When It Rains, It Pours
- Although hurricanes are rare in the Middle Texas Coast, some arrive with intense force. When Hurricane Harvey crossed over the area in 2017, a record 1 trillion gallons of water fell over Harris County over four days. This is why Harris County received the highest risk assessment and financial loss estimate — from separate research entities — despite a relatively quiet decade. Prior to Harvey, Celia was the last major hurricane to hit the area — in 1970.
- Of the 10 counties with the highest expected annual financial loss from hurricanes, eight are in Florida. Collectively, those eight counties represent over $4.3 billion of losses, though actual losses often are significantly higher. Harris County, Texas (No. 13 overall) — covering Houston, the fourth largest U.S. metro area — and Charleston County, South Carolina (No. 3), make up the other two counties. Harris County leads this entire group and represents potential losses greater than $1.1 billion.
- Over the past decade, four states — Florida, Georgia, North Carolina, and South Carolina — each have been hit or affected by four Category 5 hurricanes between 2013 and 2022, the most among all the counties the study ranked. However, only one Georgia county, Chatham (No. 8 overall), was effectively impacted by a Category 5 storm.
- Honolulu County, Hawaii (No. 53 overall), is the only Pacific county in the ranking and registered the most hurricane activity, with 12 in the past 10 years. In this region, hurricanes — as tropical cyclones are known on the Atlantic Coast — are called "typhoons." They are the same weather phenomenon.
Hurricanes by the Numbers
- Minimum wind speed for a Category 1 vs. Category 5 hurricane
- Categories of hurricanes — based on wind speed — on the Saffir-Simpson Scale
- Minimum temperature (in Fahrenheit) of water required for a hurricane to form
- Number of miles that a hurricane can cover
- Width of a typical hurricane eye, in miles
- Number of hurricanes — aka "typhoons" and "tropical cyclones" — that can form around the world each year
- Number of names issued by the World Meteorological Organization to give tropical storms at the start of every hurricane season
- Number of feet above sea level that water rises over land in a typical storm surge
- Number of hurricane-related deaths caused by storm surges
- Highest number of tornadoes spawned by a single tropical cyclone, Hurricane Ivan (2004) — across 9 states
- Combined total damage inflicted by the 10 costliest hurricanes in U.S. history
- Combined total cost of 360 billion-dollar weather and climate disasters since 1980, as of July 11, 2023
- Most active Atlantic hurricane season to date — by number of named storms, 30, including 14 hurricanes
- Most active Atlantic hurricane season to date — by number of hurricanes, 15
- Number of days of longest cyclone to touch the U.S., Hurricane/Typhoon John in 1994
- Number of days of longest tropical cyclone in global history, Cyclone Freddy in 2023
- Highest Accumulated Cyclone Energy (ACE) — measuring cyclone strength — recorded for a single tropical cyclone worldwide, Cyclone Freddy in 2023
- Hurricane Katrina (2005): $193.8 Billion
- Hurricane Harvey (2017): $153.8 Billion
- Hurricane Ian (2022): $115.2 Billion
- Hurricane Maria (2017): $110.7 Billion
- Hurricane Sandy (2012): $85.2 Billion
- Great Galveston Hurricane (1900): 8,000 Deaths
- Hurricane Maria (2017): 2,975 Deaths
- San Felipe-Okeechobee Hurricane (1928): 2,500 Deaths
- Hurricane Katrina (2005): 1,207 Deaths
- Cheniere Caminada Hurricane (1893): 1,100
Behind the Ranking
First, Gutter Gnome determined the factors (metrics) that are most relevant to rank the Most Hurricane-Vulnerable Counties. A weight was assigned to each factor based on its importance and the factors were grouped into three categories: Risk, Hurricane History, and Financial Impact. The categories, factors, and their weights are listed in the table below.

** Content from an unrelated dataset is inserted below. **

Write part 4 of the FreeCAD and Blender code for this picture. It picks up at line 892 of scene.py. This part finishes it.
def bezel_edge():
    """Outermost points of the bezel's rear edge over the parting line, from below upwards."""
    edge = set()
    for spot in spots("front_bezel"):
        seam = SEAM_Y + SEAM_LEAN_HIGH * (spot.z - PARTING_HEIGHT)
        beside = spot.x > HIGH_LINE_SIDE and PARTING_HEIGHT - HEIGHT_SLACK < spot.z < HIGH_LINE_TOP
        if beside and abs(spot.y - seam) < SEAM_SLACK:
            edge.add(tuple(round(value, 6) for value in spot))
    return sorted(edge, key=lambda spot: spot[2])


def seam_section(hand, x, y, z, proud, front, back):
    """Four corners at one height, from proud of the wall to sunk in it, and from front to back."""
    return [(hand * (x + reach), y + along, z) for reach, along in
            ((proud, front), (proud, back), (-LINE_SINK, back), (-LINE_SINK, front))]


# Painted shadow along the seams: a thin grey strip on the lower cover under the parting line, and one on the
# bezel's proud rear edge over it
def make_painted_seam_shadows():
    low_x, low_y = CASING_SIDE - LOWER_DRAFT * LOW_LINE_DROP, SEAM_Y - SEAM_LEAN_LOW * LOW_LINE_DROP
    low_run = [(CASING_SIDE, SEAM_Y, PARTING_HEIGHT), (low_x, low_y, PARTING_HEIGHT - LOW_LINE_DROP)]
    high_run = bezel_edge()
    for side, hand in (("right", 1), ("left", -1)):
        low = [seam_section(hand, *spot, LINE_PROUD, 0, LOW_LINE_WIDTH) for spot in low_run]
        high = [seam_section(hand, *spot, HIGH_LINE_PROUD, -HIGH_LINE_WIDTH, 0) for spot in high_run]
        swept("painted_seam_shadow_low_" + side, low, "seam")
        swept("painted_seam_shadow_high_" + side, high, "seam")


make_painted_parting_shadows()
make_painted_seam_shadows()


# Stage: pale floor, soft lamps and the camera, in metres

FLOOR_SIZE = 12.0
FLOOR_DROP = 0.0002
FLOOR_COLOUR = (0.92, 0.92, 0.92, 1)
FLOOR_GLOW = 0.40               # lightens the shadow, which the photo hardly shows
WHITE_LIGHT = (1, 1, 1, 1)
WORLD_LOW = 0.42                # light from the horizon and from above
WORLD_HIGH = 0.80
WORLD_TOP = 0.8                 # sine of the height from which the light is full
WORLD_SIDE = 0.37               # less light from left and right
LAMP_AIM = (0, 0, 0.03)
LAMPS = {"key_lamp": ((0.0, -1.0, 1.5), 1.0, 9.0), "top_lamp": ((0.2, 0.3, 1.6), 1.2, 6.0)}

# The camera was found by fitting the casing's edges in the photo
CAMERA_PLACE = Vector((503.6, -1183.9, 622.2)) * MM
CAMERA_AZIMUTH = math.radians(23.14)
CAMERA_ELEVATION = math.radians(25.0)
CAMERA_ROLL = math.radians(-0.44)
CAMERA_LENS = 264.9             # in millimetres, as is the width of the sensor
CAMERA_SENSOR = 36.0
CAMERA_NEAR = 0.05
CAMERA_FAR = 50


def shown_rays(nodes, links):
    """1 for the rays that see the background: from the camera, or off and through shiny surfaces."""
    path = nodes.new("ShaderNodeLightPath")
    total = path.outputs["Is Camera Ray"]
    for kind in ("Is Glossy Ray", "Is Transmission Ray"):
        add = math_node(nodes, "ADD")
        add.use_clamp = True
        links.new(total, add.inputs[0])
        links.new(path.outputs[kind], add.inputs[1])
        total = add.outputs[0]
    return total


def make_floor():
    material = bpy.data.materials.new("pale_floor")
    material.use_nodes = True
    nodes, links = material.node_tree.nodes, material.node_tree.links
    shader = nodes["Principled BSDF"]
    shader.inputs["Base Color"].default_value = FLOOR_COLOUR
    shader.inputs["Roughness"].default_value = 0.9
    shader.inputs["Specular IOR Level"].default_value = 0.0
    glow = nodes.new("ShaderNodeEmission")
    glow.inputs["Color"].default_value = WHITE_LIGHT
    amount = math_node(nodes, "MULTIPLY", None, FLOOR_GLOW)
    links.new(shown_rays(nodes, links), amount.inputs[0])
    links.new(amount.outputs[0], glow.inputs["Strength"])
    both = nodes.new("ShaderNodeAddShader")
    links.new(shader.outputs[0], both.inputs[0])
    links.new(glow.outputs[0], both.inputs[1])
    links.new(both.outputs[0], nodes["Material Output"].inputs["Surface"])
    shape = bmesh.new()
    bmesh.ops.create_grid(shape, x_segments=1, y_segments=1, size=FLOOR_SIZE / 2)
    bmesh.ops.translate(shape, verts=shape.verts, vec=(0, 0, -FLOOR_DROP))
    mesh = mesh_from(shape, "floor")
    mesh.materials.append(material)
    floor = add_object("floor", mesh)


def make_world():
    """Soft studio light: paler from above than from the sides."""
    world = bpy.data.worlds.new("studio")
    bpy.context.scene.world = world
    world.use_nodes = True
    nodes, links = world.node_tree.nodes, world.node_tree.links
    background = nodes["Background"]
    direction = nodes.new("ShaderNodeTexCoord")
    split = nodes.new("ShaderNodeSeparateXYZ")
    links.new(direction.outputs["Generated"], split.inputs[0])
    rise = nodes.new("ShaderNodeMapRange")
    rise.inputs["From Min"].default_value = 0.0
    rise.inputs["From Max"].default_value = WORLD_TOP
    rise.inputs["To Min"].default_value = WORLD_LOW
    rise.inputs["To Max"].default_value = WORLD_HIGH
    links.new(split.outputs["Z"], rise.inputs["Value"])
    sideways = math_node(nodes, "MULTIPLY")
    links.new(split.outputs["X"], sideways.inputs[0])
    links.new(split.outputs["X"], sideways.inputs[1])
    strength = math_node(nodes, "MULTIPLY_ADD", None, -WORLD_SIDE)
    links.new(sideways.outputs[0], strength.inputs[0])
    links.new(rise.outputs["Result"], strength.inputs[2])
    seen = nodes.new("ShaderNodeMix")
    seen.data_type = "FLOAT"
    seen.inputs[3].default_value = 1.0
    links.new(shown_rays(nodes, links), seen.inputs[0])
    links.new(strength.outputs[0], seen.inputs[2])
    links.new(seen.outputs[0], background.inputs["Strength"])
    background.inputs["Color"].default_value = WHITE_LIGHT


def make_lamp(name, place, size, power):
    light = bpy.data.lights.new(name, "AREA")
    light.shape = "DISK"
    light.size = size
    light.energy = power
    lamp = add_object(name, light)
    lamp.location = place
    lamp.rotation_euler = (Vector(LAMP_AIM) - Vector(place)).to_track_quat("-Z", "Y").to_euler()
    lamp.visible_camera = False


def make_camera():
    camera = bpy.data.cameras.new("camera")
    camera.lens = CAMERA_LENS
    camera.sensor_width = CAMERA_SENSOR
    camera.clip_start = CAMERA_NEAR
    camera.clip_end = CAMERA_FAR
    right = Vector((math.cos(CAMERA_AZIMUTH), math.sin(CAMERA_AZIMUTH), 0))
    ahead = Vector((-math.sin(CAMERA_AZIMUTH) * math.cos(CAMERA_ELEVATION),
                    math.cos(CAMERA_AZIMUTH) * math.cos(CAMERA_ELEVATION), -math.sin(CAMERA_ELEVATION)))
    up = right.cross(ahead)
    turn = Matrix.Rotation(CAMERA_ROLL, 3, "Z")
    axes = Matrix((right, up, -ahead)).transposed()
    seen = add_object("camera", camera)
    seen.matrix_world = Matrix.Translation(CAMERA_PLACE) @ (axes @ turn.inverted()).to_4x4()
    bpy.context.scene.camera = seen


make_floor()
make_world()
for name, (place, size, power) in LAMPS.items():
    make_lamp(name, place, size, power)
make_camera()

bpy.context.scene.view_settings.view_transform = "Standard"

For each of 318 U.S. counties with a Hurricane Risk Score, Gutter Gnome then gathered data on each factor from the Federal Emergency Management Agency (FEMA) and National Oceanic and Atmospheric Administration (NOAA).

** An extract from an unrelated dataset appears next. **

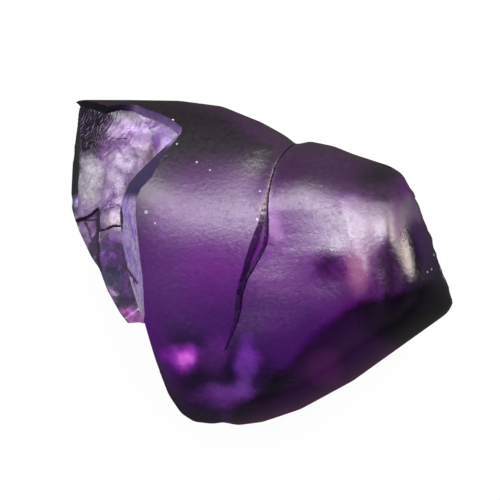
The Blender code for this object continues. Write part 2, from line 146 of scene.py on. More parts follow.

Finally, scores were calculated (out of 100 points) for each county to determine its rank in each factor, each category, and overall. A county's Overall Score is the average of its scores across all factors and categories. The highest Overall Score ranked "Most Vulnerable" (No. 1) and the lowest "Least Vulnerable" (No. 318).
- The "Least Vulnerable" among individual factors may not be No. 318 due to ties.
- Although some hurricanes did not directly cross over a particular county, hurricanes within 100 miles (the average coverage area of a typical hurricane) of the county's center were counted in its history, as it still may have been impacted by those storms. The study therefore included all hurricanes that made landfall within 100 miles of each county's center.
- Hurricane Risk data for the Eastern Pacific Basin was unavailable from FEMA at the time of writing. West Coast counties, therefore, were also excluded from our sample.
Note: This article updates the source of Hurricane Risk Index Scores from the National Center for Disaster Preparedness (NCDP) to the Federal Emergency Management Agency (FEMA).